_Requirement_:
Look through the lines below and extract each one that contains "joints".

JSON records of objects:
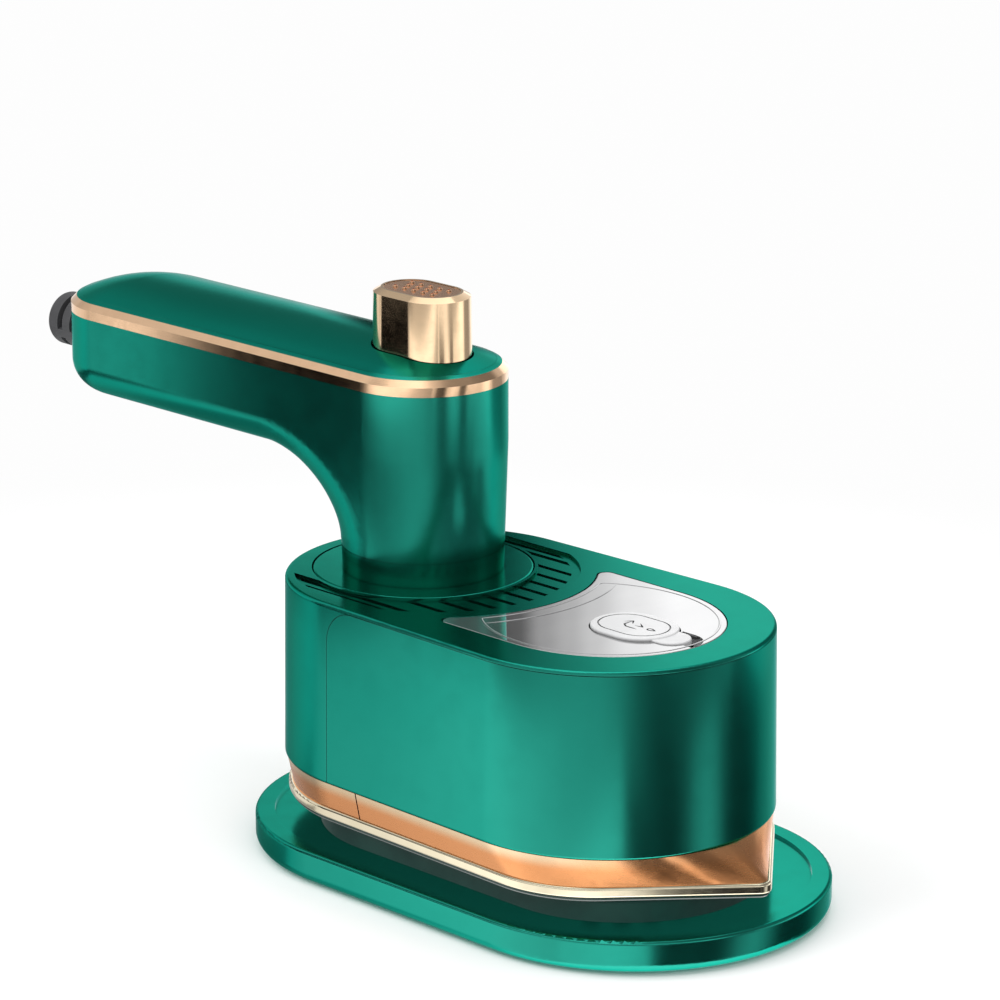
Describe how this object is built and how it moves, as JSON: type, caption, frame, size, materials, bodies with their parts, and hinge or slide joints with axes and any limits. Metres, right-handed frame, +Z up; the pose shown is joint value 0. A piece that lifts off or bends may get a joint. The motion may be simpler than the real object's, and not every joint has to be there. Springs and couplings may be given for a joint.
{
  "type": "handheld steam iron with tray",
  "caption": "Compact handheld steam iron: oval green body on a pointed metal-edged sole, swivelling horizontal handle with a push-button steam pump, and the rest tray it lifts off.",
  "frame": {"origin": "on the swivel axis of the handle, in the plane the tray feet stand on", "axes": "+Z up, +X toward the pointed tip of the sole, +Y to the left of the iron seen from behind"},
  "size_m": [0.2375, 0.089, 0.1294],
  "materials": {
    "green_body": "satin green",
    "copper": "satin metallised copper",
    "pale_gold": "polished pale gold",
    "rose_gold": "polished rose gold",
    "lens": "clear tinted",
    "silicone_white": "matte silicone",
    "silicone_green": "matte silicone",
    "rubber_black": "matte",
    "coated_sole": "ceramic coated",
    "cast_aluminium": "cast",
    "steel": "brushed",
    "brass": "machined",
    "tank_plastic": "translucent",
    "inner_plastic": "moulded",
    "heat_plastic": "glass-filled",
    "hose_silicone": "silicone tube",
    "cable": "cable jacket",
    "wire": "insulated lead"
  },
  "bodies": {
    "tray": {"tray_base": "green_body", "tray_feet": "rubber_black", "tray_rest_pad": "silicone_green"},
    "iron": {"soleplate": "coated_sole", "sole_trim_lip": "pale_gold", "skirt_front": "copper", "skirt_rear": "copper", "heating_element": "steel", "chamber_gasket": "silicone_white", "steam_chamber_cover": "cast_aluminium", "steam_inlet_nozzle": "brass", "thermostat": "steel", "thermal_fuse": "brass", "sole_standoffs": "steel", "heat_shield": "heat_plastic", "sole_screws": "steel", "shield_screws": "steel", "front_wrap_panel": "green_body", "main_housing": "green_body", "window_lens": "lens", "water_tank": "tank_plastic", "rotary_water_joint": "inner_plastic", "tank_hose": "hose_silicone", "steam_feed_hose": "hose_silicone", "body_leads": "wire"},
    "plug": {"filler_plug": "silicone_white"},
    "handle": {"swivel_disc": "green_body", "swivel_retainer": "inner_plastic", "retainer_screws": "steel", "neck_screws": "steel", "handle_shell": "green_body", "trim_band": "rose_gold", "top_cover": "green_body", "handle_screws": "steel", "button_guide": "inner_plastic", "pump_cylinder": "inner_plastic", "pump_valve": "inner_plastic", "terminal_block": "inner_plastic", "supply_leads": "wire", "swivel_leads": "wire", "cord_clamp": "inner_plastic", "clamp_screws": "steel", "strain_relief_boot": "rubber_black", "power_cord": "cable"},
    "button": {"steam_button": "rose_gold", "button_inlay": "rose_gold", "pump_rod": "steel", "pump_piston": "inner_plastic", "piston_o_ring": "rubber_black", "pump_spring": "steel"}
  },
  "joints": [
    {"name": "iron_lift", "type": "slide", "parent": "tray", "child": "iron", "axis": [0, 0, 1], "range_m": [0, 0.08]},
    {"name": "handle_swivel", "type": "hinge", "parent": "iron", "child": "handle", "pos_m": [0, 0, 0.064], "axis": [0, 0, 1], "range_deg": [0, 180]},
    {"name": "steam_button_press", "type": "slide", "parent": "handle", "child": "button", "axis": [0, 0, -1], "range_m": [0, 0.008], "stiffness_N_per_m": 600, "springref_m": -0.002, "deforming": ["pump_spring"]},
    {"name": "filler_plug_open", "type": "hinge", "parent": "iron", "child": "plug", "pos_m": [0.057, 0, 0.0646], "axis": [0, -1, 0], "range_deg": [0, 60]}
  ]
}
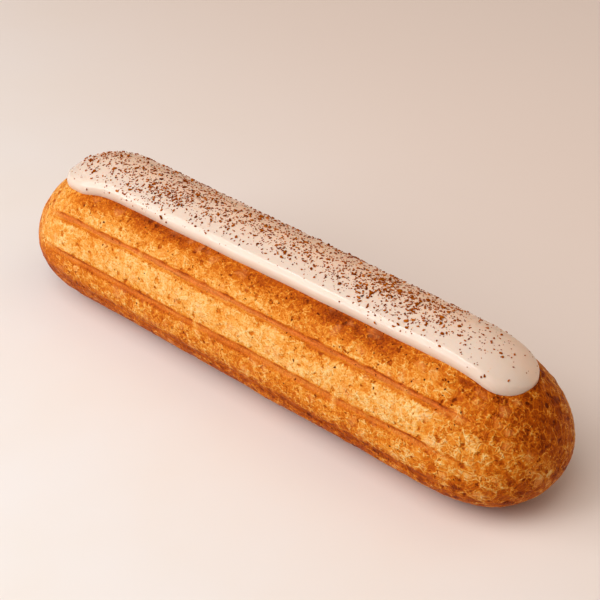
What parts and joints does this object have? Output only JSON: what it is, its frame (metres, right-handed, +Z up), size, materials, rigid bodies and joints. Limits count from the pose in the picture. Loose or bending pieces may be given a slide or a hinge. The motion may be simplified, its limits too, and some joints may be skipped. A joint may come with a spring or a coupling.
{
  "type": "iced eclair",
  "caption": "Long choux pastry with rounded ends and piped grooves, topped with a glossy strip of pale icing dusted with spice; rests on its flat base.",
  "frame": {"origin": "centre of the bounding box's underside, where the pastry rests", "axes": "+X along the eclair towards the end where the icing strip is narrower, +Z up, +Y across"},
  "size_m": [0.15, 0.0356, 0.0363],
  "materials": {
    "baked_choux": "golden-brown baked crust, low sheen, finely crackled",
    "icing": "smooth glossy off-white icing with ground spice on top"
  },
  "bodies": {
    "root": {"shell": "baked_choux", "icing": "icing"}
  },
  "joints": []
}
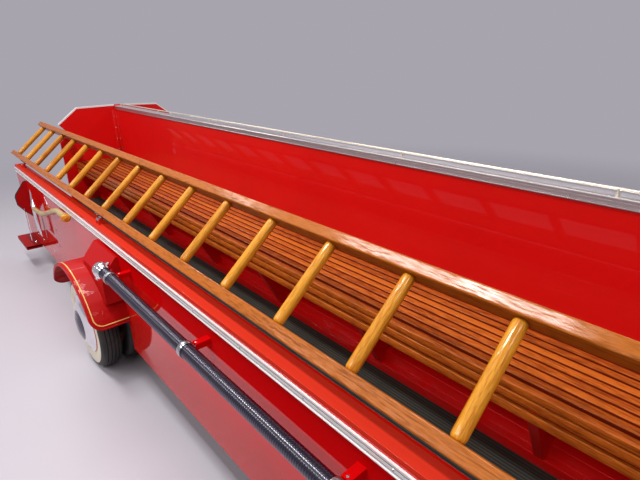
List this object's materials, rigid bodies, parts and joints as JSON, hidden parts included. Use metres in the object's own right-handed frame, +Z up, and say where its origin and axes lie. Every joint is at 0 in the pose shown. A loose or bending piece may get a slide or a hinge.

_The reply_:
Describe how this object is built and how it moves, as JSON: type, caption, frame, size, materials, bodies with their parts, and hinge or slide joints with axes and any limits. Metres, right-handed frame, +Z up; the pose shown is joint value 0. A piece that lifts off or bends may get a joint. The motion may be simpler than the real object's, and not every joint has to be there. Springs and couplings may be given for a joint.
  "joints": [
What parts and joints does this object have? Output only JSON: what it is, its frame (metres, right-handed, +Z up), size, materials, rigid bodies and joints. Limits count from the pose in the picture. Loose or bending pieces may be given a slide or a hinge. The motion may be simplified, its limits too, and some joints may be skipped. A joint may come with a spring or a coupling.
  "joints": []
List this object's materials, rigid bodies, parts and joints as JSON, hidden parts included. Use metres in the object's own right-handed frame, +Z up, and say where its origin and axes lie. Every joint is at 0 in the pose shown. A loose or bending piece may get a slide or a hinge.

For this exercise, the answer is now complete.